Recently, the latest results from the HELM MMLU large-scale model evaluation benchmark at Stanford University were released. Percy Liang, Director of the Center for Research on Foundation Models at Stanford University, noted that Alibaba's Qwen2-72B model has surpassed Llama3-70B in rankings, becoming the top-performing open-source large model.

MMLU (Massive Multitask Language Understanding) is one of the most influential large-scale model evaluation benchmarks in the industry. It covers 57 tasks including basic mathematics, computer science, law, and history, aiming to test the world knowledge and problem-solving abilities of large models. However, in practical evaluations, results from different models often lack consistency and comparability, mainly due to the use of non-standard prompting techniques and the non-unified adoption of open-source evaluation frameworks.

QQ截图20240620111950.png

The Center for Research on Foundation Models (CRFM) at Stanford University has proposed the HELM (A holistic framework for evaluating foundation models), a framework dedicated to creating a transparent and reproducible evaluation method. The HELM framework standardizes and transparentizes the evaluation results of different models on MMLU, addressing existing issues in MMLU evaluations. For example, it uses the same prompts for all evaluated models and provides each model with the same five examples for context learning in every test subject.
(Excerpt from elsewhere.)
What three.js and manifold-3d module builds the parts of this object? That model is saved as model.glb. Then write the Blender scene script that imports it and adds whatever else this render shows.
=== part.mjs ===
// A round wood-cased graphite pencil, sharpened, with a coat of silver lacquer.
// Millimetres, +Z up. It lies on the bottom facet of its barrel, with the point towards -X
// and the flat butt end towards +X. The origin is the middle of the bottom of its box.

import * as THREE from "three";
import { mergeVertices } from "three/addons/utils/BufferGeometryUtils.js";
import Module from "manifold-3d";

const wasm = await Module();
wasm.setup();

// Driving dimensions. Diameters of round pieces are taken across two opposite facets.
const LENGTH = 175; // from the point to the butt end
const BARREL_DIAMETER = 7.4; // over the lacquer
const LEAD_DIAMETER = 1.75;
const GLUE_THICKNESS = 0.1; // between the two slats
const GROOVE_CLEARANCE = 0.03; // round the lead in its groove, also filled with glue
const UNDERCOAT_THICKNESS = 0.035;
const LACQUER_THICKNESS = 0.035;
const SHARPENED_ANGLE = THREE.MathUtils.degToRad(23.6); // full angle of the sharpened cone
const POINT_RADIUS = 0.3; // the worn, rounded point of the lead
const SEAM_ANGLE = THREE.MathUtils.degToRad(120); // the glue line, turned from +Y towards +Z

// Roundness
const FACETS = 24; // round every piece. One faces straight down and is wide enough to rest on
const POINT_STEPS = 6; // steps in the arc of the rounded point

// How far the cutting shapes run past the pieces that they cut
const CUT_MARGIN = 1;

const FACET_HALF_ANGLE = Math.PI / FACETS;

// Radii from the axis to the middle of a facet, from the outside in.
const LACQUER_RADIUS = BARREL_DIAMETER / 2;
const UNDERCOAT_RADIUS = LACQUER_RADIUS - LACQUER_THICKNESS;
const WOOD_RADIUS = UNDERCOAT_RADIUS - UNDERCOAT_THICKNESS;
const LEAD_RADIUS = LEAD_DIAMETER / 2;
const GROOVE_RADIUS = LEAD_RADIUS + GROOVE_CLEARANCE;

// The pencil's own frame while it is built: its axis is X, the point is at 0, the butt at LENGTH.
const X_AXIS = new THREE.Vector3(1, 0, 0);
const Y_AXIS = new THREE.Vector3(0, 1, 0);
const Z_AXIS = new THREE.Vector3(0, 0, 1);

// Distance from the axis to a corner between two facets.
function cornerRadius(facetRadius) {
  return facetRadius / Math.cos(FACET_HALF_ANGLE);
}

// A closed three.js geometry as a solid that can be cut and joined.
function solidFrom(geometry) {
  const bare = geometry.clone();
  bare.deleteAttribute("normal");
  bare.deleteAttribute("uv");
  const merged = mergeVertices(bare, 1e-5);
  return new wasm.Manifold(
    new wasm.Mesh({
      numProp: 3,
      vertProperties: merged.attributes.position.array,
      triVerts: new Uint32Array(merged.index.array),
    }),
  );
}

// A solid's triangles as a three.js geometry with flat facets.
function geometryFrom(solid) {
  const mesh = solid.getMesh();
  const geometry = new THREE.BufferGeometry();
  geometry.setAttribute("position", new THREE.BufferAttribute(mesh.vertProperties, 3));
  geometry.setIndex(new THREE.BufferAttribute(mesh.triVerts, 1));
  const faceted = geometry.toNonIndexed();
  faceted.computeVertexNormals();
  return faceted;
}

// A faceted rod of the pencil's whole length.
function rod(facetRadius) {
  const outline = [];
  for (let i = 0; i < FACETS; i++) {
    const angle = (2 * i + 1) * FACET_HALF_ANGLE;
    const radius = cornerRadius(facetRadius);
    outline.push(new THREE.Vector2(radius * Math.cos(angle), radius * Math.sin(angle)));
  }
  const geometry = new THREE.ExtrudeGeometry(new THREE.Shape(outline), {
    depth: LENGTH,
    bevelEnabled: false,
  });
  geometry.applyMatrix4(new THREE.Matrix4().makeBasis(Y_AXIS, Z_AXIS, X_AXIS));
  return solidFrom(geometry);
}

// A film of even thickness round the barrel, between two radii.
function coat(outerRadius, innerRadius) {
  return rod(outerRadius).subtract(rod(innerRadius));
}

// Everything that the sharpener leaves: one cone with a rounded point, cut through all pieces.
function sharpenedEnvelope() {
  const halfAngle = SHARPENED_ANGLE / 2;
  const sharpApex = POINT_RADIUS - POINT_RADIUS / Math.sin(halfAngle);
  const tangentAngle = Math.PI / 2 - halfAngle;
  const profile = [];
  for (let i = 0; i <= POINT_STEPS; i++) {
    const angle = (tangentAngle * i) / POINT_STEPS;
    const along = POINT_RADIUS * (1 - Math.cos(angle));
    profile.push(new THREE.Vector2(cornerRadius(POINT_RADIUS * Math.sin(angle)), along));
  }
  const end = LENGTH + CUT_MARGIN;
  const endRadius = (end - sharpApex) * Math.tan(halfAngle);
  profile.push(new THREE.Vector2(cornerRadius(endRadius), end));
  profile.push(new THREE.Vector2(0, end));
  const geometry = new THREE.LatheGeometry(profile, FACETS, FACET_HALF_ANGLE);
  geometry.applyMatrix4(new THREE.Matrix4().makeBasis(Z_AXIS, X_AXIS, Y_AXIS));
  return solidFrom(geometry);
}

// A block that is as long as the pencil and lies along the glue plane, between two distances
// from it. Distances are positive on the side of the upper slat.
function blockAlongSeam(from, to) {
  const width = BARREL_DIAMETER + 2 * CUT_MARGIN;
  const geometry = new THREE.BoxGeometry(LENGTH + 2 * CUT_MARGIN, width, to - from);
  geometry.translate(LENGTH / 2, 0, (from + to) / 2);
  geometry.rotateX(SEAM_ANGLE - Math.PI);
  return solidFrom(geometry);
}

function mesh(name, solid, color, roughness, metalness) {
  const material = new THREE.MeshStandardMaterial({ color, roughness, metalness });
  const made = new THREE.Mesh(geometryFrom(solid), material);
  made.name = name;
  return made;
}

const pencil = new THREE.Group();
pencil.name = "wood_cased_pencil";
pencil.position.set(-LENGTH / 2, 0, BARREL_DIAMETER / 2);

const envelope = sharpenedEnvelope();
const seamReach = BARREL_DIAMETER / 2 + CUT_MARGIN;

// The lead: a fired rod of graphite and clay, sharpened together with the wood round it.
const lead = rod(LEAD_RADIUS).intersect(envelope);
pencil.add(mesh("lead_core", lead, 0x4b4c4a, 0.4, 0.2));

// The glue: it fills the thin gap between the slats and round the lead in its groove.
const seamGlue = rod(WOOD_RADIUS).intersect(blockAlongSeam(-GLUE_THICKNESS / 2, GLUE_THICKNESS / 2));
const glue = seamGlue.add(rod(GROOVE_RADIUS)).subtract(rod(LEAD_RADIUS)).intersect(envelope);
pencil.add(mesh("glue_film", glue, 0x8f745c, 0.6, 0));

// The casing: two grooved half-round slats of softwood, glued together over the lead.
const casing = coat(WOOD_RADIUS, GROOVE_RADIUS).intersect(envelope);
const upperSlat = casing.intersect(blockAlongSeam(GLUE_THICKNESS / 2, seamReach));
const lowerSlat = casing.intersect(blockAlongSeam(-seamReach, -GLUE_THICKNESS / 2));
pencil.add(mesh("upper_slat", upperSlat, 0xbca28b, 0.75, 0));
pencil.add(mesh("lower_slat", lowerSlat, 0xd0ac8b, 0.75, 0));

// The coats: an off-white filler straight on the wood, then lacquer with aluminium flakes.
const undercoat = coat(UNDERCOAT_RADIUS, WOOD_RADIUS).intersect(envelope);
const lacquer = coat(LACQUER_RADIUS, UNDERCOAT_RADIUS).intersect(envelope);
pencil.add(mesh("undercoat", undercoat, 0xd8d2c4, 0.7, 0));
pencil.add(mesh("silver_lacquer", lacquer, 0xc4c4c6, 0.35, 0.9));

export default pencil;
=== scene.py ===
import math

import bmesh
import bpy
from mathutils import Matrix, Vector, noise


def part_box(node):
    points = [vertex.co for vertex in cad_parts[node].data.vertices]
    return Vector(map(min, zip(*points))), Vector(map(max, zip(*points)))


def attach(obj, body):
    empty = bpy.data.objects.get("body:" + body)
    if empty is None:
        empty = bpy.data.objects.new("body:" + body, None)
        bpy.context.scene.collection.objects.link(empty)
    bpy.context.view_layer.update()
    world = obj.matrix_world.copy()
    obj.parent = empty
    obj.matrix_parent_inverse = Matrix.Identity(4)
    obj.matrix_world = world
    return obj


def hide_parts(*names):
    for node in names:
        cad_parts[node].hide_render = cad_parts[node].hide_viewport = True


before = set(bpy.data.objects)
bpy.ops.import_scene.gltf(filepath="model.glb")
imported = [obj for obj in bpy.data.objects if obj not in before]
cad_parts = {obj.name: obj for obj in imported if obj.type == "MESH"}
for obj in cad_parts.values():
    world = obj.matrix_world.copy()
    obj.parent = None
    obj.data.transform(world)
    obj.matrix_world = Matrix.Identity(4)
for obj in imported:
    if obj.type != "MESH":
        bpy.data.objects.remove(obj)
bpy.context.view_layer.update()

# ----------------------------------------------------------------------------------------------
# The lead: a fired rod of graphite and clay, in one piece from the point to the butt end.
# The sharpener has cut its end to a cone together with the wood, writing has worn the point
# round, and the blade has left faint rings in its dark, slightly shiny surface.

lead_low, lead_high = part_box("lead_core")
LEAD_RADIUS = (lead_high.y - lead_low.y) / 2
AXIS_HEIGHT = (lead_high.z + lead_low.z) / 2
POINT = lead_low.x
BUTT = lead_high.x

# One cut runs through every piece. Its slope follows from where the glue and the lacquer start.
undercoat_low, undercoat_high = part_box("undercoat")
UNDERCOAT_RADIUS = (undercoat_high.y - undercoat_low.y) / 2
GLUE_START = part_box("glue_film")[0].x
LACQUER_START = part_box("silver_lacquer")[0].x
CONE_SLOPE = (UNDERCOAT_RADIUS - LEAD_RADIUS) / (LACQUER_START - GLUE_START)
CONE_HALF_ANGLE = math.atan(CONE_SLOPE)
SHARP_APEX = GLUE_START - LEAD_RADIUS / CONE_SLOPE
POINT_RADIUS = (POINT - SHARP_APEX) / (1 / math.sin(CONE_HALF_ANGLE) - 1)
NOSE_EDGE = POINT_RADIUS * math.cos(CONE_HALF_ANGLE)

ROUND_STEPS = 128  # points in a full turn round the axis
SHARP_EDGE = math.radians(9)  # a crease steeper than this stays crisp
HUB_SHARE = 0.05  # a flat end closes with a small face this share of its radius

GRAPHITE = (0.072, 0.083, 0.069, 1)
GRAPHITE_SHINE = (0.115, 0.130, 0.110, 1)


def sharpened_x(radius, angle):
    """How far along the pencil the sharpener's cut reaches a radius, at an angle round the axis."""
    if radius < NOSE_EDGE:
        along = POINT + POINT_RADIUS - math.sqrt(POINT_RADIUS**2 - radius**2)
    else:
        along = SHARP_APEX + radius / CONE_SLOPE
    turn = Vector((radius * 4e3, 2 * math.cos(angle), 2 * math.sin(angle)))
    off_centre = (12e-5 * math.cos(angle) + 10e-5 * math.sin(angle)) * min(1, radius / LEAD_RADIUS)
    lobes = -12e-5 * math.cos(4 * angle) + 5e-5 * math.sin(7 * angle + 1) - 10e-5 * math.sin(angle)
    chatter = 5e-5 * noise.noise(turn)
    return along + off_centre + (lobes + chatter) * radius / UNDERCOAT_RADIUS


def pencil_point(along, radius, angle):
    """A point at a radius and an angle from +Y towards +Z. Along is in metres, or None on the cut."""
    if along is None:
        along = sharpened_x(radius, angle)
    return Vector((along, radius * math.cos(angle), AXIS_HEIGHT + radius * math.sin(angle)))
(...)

Percy Liang, Director of the Center for Research on Foundation Models at Stanford University, recently released the latest HELM MMLU rankings on social media. The list shows that Alibaba's Qwen2-72B open-source model ranks fifth, behind Claude3Opus, GPT-4o, Gemini1.5pro, and GPT-4, making it the highest-ranking open-source large model and the best-performing Chinese large model.
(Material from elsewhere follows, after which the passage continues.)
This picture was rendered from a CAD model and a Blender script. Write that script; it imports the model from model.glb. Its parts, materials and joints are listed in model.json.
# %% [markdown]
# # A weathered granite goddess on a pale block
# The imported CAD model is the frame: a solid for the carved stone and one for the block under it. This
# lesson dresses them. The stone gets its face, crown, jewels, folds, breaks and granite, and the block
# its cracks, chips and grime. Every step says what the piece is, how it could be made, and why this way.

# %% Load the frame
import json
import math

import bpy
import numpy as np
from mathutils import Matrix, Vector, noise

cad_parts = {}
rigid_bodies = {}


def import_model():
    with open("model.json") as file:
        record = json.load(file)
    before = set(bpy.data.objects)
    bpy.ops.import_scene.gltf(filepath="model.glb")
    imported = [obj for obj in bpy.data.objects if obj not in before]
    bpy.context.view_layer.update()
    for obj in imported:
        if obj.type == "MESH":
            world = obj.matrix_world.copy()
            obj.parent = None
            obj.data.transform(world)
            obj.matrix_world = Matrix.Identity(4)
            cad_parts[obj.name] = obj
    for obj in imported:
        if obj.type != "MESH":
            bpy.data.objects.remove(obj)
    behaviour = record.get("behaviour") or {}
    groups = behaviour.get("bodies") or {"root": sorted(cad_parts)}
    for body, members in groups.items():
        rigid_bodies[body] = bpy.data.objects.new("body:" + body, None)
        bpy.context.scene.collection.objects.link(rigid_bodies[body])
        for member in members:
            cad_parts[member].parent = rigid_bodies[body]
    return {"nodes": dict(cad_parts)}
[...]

The Qwen2 series, which was open-sourced in early June 2024, includes five different sizes of pre-trained and instruction-tuned models. As of now, the Qwen series models have surpassed 16 million downloads, indicating widespread recognition and strong performance in the industry.

The latest evaluation results from HELM MMLU not only highlight the outstanding performance of Qwen2-72B in multitask language understanding but also mark the rise of Chinese large models in the global AI technology competition. With continuous technological advancements, we look forward to seeing more outstanding Chinese large models making their mark on the international stage in the future.